4.4. Stability and Reusability Studies

To further assure ourselves about the stability and reusability of the synthesized catalysts, Nd2 catalysts were employed for the photo degradation experiment over five cycles. Figure 9b demonstrates the results of photo degradation experiments over five cycles run. The catalysts, being highly magnetic in nature, are easily recovered with the help of external magnetic field after each cycle and then, after drying, can be reutilized. The photo degradation efficiency decreases merely from 98 to 97.6% from the first to the second cycle. However, after five cycles of run, the degradation efficiency reaches 96.2%. There is no significant loss of catalyst performance even after five cycles. Such results indicate the prepared catalyst shows sound stability and can be utilized for the degradation of other organic pollutants as well.

5. Conclusions

To summarize, solar light-driven Nd-doped Ni-Zn ferrite nanoparticles were synthesized using the solution combustion method and used for methylene blue degradation. The synthesized ferrites were systematically characterized for structural, optical, and magnetic properties.
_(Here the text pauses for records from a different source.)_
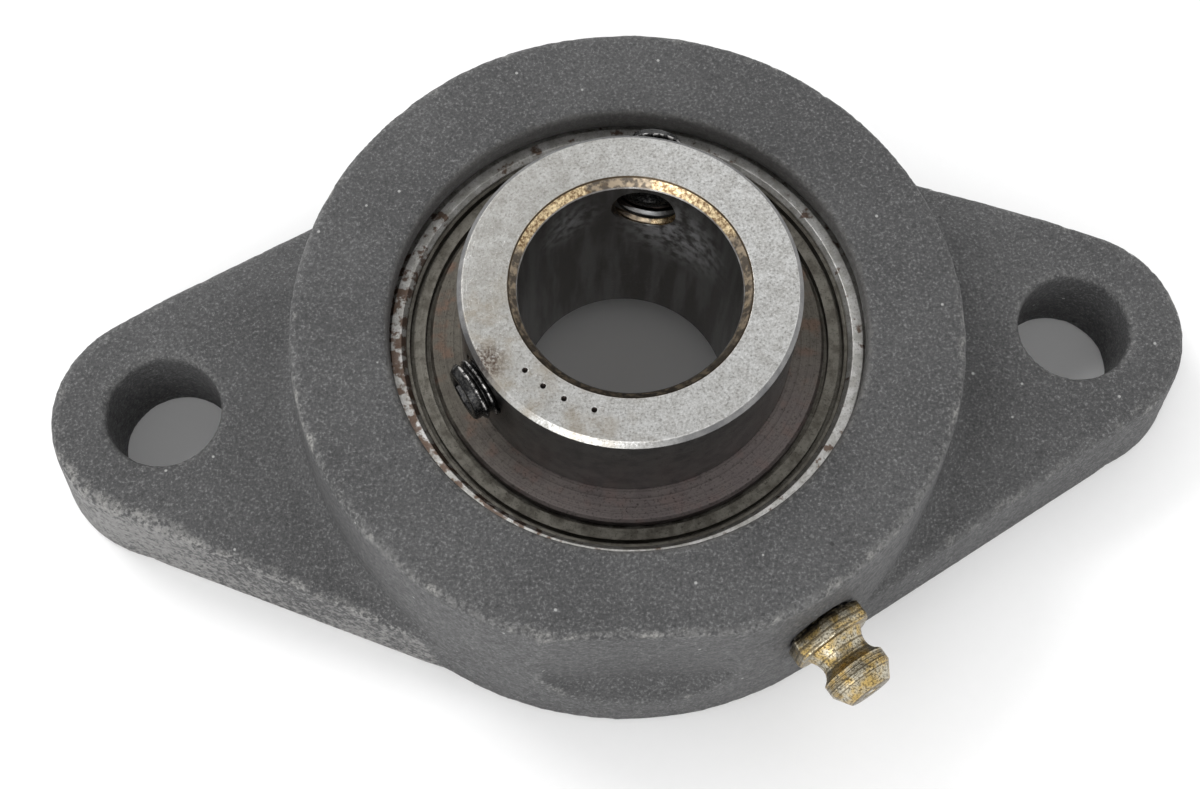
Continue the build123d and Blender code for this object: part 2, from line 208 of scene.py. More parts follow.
class Graph:
    """A material's node tree, with short calls that add a node and link what goes into it."""

    def __init__(self, name):
        self.material = bpy.data.materials.new(name)
        self.material.use_nodes = True
        self.tree = self.material.node_tree
        self.tree.nodes.clear()
        self.out = self.tree.nodes.new("ShaderNodeOutputMaterial")
        coordinates = self.tree.nodes.new("ShaderNodeTexCoord")
        inputs = {0: coordinates.outputs["Object"], "Scale": 1 / MM}
        self.place = self.add("ShaderNodeVectorMath", inputs, operation="SCALE").outputs[0]
        self.x, self.y, self.z = self.add("ShaderNodeSeparateXYZ", {0: self.place}).outputs
        squares = self.plus(self.times(self.x, self.x), self.times(self.y, self.y))
        self.radius = self.calc("SQRT", squares)

    def feed(self, node, inputs):
        for key, value in inputs.items():
            socket = node.inputs[key]
            if isinstance(value, bpy.types.NodeSocket):
                self.tree.links.new(value, socket)
            else:
                socket.default_value = value

    def add(self, kind, inputs, **settings):
        node = self.tree.nodes.new(kind)
        for key, value in settings.items():
            setattr(node, key, value)
        self.feed(node, inputs)
        return node

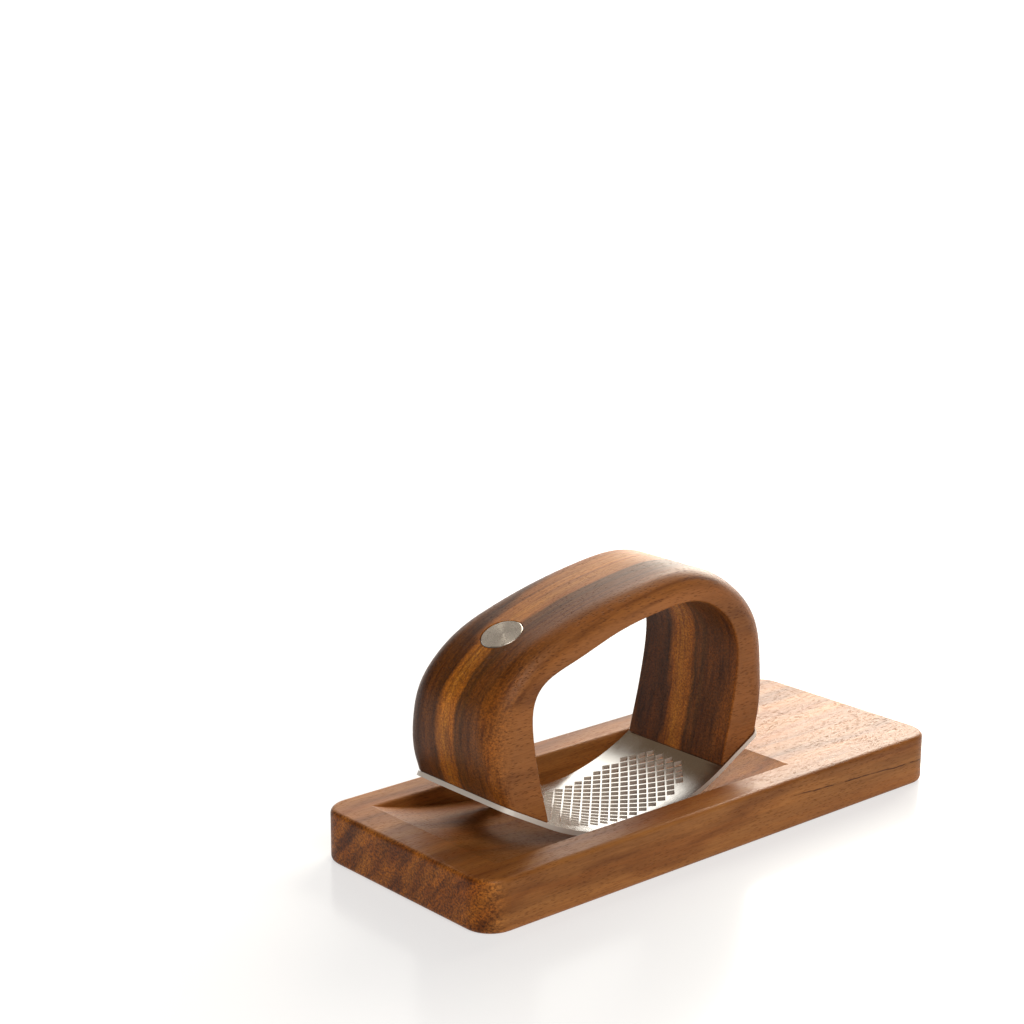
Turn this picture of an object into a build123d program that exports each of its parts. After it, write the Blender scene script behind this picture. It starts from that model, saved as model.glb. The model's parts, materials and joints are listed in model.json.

Structural studies confirmed the pure phased structure for all compositions. Optical studies revealed the decrease in the band gap with Nd ions doping. Magnetic studies confirmed the highly magnetic nature of the catalysts. Ni_0.5Zn_0.5Nd_0.5Fe_1.95O₄ catalyst was found to exhibit maximum degradation efficiency (~98%) for methylene blue degradation. XPS analysis confirms the presence of oxygen vacancies and mixed valence states of metal ions in photo catalysts. The hydroxyl radical has been identified as a highly reactive species involved in the degradation process. Reactions and schemes involved in the degradation mechanism have been proposed based on these interpretations from various experiments. Moreover, the highly magnetic nature, stability, and reusability of the fabricated catalysts suggest their potential for utilization in the photo degradation of methylene blue and other organic pollutants as well.